Cumulative Bag-of-Words Model

class convokit.forecaster.cumulativeBoW.CumulativeBoW(vectorizer=None, clf_model=None, use_tokens=False, forecast_attribute_name: str = 'prediction', forecast_prob_attribute_name: str = 'score', decision_policy=None)

A cumulative bag-of-words forecasting model.

Parameters
  • vectorizer – optional vectorizer; default CV (min_df=10, max_df=0.5, ngram_range=(1,1), max_features=15000)

  • clf_model – optional classifier model; default standard-scaled logistic regression

  • use_tokens – if using default vectorizer, set this to true if input is already tokenized

  • forecast_attribute_name – name for DataFrame column containing predictions, default: “prediction”

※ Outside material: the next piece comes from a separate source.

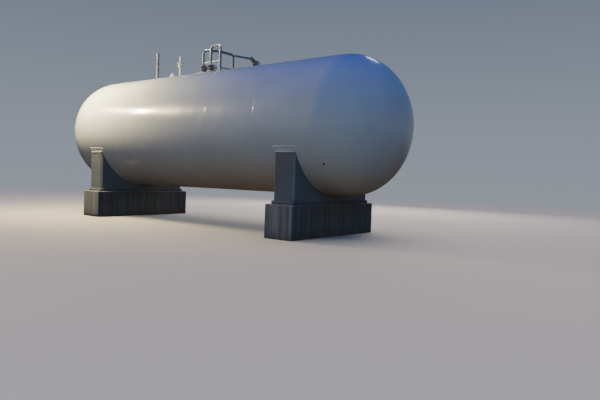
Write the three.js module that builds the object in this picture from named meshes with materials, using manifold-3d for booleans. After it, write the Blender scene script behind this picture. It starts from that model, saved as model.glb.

  • forecast_prob_attribute_name – name for column containing prediction scores, default: “score”

fit(contexts, val_contexts=None)

Train this conversational forecasting model on the given data by fitting both the belief estimator and the decision policy.

Parameters
  • contexts – an iterator over context tuples

  • val_contexts – an optional second iterator over context tuples to be used as a separate held-out validation set. Concrete ForecasterModel implementations may choose to ignore this, or conversely even enforce its presence.

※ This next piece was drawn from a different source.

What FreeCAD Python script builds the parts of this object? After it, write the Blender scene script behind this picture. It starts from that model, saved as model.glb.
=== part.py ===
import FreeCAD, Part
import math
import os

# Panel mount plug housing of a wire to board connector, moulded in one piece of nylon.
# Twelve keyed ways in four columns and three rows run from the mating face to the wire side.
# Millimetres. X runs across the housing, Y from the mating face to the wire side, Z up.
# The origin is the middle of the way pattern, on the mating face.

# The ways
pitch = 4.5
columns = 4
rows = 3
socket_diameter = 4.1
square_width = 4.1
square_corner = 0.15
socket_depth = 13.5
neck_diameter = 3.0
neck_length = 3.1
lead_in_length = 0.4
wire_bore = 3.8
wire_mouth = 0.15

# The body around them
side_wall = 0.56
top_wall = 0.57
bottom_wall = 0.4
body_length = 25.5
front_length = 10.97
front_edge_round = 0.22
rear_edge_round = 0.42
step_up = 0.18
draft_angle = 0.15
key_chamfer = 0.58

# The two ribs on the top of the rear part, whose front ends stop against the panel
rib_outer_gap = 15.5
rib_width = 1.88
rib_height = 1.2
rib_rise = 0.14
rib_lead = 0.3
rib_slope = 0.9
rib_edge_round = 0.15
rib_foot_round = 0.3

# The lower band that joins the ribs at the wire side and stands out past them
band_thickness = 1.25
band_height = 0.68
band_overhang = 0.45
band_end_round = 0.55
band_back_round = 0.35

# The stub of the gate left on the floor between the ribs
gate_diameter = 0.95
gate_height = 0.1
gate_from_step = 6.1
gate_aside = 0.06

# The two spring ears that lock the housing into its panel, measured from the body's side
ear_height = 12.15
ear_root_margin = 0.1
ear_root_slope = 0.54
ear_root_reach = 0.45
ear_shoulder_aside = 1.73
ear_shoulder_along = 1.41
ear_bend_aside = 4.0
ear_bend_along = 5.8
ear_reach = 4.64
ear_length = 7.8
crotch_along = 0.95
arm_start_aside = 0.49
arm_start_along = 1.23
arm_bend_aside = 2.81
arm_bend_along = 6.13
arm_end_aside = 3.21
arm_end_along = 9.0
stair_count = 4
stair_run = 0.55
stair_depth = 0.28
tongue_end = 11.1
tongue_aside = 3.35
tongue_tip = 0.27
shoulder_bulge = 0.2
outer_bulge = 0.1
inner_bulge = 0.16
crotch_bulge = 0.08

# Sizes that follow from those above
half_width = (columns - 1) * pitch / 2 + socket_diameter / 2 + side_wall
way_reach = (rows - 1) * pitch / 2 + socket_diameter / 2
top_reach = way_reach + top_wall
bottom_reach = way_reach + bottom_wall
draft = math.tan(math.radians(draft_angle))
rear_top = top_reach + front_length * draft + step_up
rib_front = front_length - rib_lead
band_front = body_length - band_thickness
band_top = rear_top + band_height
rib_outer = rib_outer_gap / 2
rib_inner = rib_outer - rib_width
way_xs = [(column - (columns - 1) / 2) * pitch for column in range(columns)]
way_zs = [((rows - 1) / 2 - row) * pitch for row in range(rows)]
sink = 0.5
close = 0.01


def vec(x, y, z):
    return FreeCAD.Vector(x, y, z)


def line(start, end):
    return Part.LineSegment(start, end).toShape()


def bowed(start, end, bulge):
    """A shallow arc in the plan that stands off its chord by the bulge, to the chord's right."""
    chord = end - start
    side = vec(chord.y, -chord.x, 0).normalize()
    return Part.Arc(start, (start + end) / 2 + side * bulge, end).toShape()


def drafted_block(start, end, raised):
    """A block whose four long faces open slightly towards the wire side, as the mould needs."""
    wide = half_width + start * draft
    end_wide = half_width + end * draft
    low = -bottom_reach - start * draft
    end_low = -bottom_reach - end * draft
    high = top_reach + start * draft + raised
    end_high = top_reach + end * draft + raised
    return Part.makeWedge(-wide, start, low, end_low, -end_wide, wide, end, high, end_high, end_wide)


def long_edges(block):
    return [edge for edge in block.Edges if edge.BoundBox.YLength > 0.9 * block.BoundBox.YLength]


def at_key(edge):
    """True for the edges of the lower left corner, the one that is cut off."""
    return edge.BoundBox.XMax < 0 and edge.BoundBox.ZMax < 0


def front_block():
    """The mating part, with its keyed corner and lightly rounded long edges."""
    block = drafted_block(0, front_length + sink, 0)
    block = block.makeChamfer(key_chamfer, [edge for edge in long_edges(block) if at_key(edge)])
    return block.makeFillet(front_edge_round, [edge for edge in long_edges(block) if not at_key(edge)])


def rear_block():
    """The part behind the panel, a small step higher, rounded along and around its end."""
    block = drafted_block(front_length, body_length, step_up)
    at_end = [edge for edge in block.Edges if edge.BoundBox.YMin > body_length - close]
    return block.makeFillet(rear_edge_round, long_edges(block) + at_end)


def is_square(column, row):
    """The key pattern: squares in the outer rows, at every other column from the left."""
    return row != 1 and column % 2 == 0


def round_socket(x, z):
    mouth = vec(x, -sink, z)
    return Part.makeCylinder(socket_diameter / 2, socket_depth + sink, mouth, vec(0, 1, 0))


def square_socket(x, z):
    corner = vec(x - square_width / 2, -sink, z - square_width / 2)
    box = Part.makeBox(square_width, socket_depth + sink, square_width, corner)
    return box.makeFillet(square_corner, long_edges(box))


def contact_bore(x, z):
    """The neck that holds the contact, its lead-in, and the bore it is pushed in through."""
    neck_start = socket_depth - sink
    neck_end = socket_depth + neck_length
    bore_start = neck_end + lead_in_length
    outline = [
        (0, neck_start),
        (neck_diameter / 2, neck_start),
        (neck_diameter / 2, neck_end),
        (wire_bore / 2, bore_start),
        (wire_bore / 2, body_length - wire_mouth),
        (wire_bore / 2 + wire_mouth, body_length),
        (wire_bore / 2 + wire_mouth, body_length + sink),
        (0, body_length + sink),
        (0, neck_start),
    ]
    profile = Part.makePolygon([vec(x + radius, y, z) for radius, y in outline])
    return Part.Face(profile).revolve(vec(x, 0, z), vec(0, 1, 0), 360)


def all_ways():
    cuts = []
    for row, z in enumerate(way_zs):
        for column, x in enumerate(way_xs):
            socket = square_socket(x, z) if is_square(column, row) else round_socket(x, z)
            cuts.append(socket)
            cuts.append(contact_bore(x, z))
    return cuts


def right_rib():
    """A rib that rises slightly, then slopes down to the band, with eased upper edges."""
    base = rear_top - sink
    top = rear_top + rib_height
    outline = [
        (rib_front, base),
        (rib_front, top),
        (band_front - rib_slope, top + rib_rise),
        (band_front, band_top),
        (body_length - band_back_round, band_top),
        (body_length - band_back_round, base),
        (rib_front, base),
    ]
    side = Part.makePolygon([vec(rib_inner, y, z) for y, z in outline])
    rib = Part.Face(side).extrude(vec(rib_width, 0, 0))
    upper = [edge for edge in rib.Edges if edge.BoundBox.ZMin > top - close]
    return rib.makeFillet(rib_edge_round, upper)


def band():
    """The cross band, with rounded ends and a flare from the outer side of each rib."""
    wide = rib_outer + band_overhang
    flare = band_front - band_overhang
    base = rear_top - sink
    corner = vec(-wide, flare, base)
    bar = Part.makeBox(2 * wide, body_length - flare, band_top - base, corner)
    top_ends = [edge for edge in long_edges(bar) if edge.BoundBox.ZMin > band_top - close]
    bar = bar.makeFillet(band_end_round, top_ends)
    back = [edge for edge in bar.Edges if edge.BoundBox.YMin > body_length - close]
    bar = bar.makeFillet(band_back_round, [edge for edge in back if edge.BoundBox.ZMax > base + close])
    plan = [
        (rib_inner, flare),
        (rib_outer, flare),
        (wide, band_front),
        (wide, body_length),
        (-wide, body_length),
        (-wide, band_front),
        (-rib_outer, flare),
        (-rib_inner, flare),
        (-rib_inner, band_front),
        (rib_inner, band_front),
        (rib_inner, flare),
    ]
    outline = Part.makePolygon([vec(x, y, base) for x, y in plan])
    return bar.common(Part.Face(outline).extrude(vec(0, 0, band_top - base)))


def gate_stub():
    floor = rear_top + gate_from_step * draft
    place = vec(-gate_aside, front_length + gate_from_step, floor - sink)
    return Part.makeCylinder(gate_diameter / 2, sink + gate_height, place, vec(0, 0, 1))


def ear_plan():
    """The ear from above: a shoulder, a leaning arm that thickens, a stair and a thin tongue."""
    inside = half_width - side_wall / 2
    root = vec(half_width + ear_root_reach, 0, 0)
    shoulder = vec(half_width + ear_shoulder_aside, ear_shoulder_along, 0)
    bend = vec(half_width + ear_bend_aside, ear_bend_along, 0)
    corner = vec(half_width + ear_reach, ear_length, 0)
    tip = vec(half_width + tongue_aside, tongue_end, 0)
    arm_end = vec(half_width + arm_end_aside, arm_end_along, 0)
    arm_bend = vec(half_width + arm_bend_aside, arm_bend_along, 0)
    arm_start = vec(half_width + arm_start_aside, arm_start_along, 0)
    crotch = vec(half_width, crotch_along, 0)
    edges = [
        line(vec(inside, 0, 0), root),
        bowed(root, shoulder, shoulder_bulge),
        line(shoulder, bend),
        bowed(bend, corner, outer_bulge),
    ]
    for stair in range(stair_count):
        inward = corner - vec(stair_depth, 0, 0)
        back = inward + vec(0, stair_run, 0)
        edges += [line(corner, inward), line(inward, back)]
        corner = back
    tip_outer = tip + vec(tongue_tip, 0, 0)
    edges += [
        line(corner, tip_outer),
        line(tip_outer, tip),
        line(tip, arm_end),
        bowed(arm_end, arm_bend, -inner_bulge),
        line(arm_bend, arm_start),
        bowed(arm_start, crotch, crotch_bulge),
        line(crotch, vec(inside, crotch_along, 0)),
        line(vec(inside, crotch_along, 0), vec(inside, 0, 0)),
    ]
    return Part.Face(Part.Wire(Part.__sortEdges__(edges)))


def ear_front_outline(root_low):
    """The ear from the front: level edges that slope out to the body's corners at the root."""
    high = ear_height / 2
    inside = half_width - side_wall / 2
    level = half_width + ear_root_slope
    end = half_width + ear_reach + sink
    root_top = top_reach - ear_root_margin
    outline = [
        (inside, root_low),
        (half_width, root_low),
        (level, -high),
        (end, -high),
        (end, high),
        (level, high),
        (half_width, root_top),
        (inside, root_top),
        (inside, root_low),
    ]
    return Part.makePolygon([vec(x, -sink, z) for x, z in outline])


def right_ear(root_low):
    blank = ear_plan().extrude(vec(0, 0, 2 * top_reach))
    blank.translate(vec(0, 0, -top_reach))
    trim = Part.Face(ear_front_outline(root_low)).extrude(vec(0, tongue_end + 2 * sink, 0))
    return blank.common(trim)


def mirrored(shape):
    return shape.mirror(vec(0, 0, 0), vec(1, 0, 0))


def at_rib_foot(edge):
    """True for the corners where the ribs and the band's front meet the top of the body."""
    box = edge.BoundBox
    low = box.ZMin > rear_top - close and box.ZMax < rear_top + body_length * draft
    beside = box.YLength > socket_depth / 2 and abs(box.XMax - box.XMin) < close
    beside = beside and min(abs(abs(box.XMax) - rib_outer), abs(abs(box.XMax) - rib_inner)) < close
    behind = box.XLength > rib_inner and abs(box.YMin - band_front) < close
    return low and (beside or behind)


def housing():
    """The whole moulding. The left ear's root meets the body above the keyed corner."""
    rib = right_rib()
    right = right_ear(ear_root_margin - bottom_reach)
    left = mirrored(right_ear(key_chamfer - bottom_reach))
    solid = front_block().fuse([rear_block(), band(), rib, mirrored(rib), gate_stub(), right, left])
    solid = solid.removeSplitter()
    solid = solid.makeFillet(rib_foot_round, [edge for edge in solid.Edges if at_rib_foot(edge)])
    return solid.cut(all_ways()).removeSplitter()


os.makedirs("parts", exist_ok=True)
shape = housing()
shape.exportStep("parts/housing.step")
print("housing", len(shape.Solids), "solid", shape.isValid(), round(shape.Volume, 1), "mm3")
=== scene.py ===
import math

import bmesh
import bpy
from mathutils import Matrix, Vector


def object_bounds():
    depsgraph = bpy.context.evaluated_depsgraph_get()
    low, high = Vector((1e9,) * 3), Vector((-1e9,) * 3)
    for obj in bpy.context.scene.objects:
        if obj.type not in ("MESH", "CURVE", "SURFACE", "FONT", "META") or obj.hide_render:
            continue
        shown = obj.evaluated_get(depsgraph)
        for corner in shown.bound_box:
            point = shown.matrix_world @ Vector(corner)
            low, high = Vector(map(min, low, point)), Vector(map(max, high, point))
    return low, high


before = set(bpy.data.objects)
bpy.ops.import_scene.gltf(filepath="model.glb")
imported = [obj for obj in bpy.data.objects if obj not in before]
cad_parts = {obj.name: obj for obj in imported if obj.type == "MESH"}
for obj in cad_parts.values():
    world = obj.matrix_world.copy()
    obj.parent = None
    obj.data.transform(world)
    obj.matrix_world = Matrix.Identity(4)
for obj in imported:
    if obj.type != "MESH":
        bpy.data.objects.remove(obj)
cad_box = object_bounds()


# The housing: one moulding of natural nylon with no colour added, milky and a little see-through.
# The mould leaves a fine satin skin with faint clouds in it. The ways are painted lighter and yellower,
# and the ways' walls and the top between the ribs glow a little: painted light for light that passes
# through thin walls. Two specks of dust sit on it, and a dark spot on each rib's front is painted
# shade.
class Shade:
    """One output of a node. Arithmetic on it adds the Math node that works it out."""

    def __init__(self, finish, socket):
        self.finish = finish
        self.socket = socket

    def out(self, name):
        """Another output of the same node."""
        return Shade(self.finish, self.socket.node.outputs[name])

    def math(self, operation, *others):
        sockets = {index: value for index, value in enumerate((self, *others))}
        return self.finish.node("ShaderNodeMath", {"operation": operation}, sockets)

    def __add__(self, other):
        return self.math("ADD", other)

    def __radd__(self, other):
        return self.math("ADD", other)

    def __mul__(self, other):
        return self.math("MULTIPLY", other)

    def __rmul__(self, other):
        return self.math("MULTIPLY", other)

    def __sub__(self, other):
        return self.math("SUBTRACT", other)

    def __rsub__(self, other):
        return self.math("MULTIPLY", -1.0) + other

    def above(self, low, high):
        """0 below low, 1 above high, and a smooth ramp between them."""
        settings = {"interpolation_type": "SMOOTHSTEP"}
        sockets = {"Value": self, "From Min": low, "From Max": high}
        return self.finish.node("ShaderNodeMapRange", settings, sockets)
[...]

fit_belief_estimator(contexts, val_contexts=None)

Fit only the belief estimator component that produces continuous scores.

score(context) → float

Produce the belief estimator score for a context.

transform(contexts, forecast_attribute_name, forecast_prob_attribute_name)

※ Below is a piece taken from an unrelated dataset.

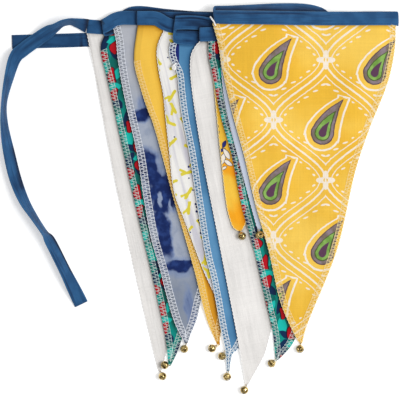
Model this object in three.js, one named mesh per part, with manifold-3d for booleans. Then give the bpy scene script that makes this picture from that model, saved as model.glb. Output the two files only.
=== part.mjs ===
// A folded fabric bunting, laid flat: one long binding tape goes to and fro over itself, and a
// triangular cloth flag with a small brass bell at its tip hangs from each pass of the tape.
// Millimetres, +Z up. The bunting lies on the plane z = 0, with its tape towards +Y.
import * as THREE from "three";
import { mergeVertices } from "three/addons/utils/BufferGeometryUtils.js";
import Module from "manifold-3d";

const wasm = await Module();
wasm.setup();

// Driving sizes.
const tape = { width: 12.6, thick: 1.5, pitch: 1.8 };
const cloth = { thick: 1.0, pitch: 1.3 };
const bell = { radius: 3.6, shoulder: 3.45, shankRadius: 0.8, sides: 10, rings: 6 };
const gap = 0.3;
const clothFall = 25;
const tipWidth = 2.4;
const turnRoom = 4;
const turns = { steps: 5, inset: 0.05, lap: 1 };
const crossing = { near: 2, far: 16 };
const curveSteps = { flag: 2, tie: 4 };
const prism = { bottom: -5, top: 60 };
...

Apply this trained conversational forecasting model to the given data, and return its forecasts in the form of a DataFrame indexed by (current) utterance ID

Parameters

contexts – an iterator over context tuples

Returns

a Pandas DataFrame, with one row for each context, indexed by the ID of that context’s current utterance. Contains two columns, one with raw probabilities named according to forecast_prob_attribute_name, and one with discretized (binary) forecasts named according to forecast_attribute_name. Subclass implementations of ForecasterModel MUST adhere to this return value specification!